This paper proposes the Cytokine Equilibrium Hypothesis of Creativity: the ratio of pro-inflammatory to anti-inflammatory cytokines — specifically, the dynamic equilibrium between IL-6, TNF-α and IL-10 — constitutes a primary molecular mechanism regulating Salience Network sensitivity, which in turn determines the frequency and quality of DMN–ECN switching. This switching frequency follows an inverted-U relationship with creative cognitive performance, such that cytokine equilibrium — not cytokine absence — represents a key biological substrate of peak human creativity and elevated cognition. Chronic deviation from equilibrium in either direction is predicted to produce dissociated cognitive profiles characterized by domain-specific enhancement alongside domain-specific deficit.

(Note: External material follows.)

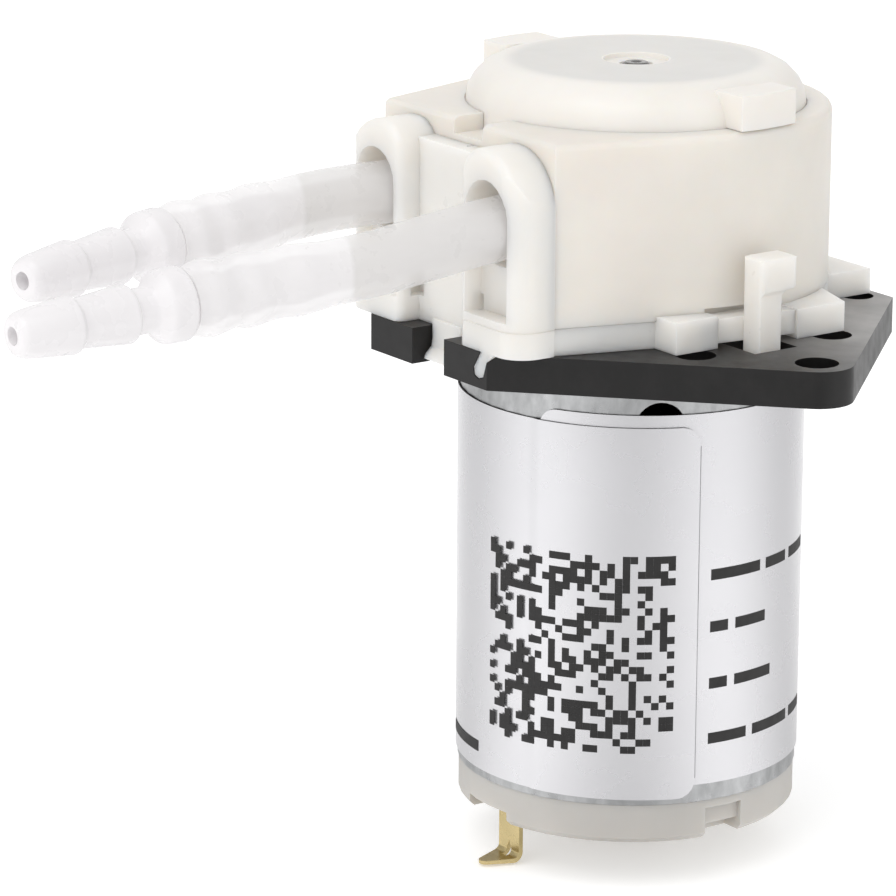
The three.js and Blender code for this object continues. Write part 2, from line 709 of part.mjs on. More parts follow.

The hypothesis is supported by converging evidence that: (i) IL-6 modulates DMN connectivity in a dose-dependent fashion; (ii) TNF-α is associated with Salience Network connectivity; (iii) IL-10 provides negative feedback regulation and neuroprotection; (iv) both insufficient and excessive inflammatory signaling impair cognition, whereas balanced signaling supports optimal network dynamics. The framework yields concrete, falsifiable predictions and offers a mechanistic explanation for paradoxical clinical and historical observations, including the cognitive profile of Srinivasa Ramanujan.